Examples: In Crime and Punishment, Dostoevsky shows us that criminals have a conscious that inspires them to confess their guilt. He could simply tell us that, but his story drives home the point.

In the Old Man and the Sea, Hemingway tells us his personal story of how he came close to joining the Church, but then did not follow through. He could have just told us about it, but he wanted to give his account in a memorable way and because a simple retelling would not have conveyed his ideas.

Multiple meanings: Many stories, parables are good examples, can have several levels of meaning. Conveying multiple levels depends on authors knowing how to create those meanings.  These will be discussed in various book reviews.

Any additional reasons for reading literature? Yes, but these reasons are rarely discussed by literature teachers. Students gain more than literary knowledge when they are made to think outside of literary context. They can at least began to learn what social science scholars (psychologists, sociologists, historians, cultural anthropologists, and political scientists) gain from fiction. 

Psychology: Students can learn the complexity of fallen human nature and the multiple varieties of human personality by reading stories by authors who were especially observant of people, and who thus created believable characters. Great literature, defined here as literature with truly believable characters, can serve to illuminate psychological concepts

Examples: From Shakespeare: Hamlet and Iago, or King Lear and his daughters. An almost forgotten American author, Sherwood Anderson, created realistic characters in Winesberg, Ohio. I know they were real because I have actually met some of them in real life. John Galsworthy, the English author who won the Nobel Prize for Literature for Forsyte Sage, gave us characters so memorable that readers may actually wonder how they did in later life.    

Historians, sociologists, and cultural anthropologists read a society’s stories for what it tells us about a society.

Examples: James Fenimore Cooper’s stories tell us of the hardship and the confidence of early Americans. Read The Last of the Mohicans.  Washington Irving tells us about New York life in the late colonial, early Republic era. Read: The Headless Horseman, or Rip Van WinkleJohn Steinbeck’s Grapes of Wrath tells us how desperate but hardened agrarians survived the Great Depression. We could read about such matters in history books, but history books simply cannot convey to us what it was really like to live in past eras.

Political life: Readers can learn much of the political environment of past societies by reading fiction.  Sometimes, in states where the government is the enemy of the people, authors must resort to cleverly disguised fiction to get their points across. They may write political satire (satire being another literary genre), or they may expose practices demanding legislative action.

Examples: Jonathan Swift's Gulliver’s Travels is an amusing treatment of life in England when rival Protestant factions were in contention. Upton Sinclair’s The Jungle bought about changes in the meat industry, circa 1900, which led to the creation of the Food and Drug Administration.

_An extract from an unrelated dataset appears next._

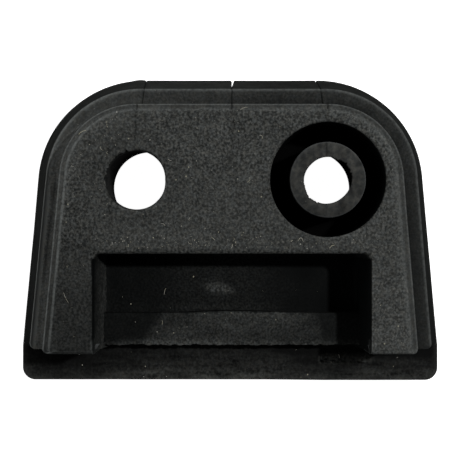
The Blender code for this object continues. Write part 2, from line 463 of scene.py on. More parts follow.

Historical fiction: Some contemporary authors weave fictional episodes about actual historical characters, epochs, and settings. Why? For one thing, the historical incidents can provide interesting plot material. But more importantly, we can learn more about what people really were like, what their motivations were, during an historical event than we can by reading factual history. I never could understand what made colonial Americans willing to kill British troops during the Revolutionary War. Their grievances never seemed seriously enough to motivate killing. After all, being willing to die for a cause is one thing, being willing to kill for it is something much more.  But Kenneth Roberts’ fictionalized histories helped me understand their rage. Historical fiction can give us a sense of what it was like to been alive and involved in a great event.   Read Rabble in Arms.
 
Shock of recognition: If you are told that you are acting like a fool, you may resist the message. If you read about someone acting like a fool, you will form an antipathy toward him or her. If, upon reflection, that person turns out to be you, you may be inclined to correct your behavior. Animal Farm was directed toward the socialist would-be, do-gooders. Mark Twain rather forced Southern people to realistically see themselves in Huckleberry Finn. In other words, fiction can help us correct our behavior. It can motivate us to resist illicit behavior too. Or, it can motivate us to avoid certain behaviors. After reading Sinclair Lewis’ Maim Street, no one wants to be a boorish businessman. Reading F. Scott Fitzgerald’s Great Gatsby should deter us from being ego-inflated fools

Personal growth. You have only one life to lead. We learn from experiences, but you can only have so many experiences in one lifetime. However, if an author writes well enough to cause us to have a “willing suspension of disbelief,” than we can “vicariously” enter into another person’s life. This requires believable characters. You share their emotions. When you read such good fiction, you can have a multiplicity of learning experiences, many more and usually more significant than what will happen to you in real life. Moreover, you can have these benefits without the “ruinous effect of direct experience."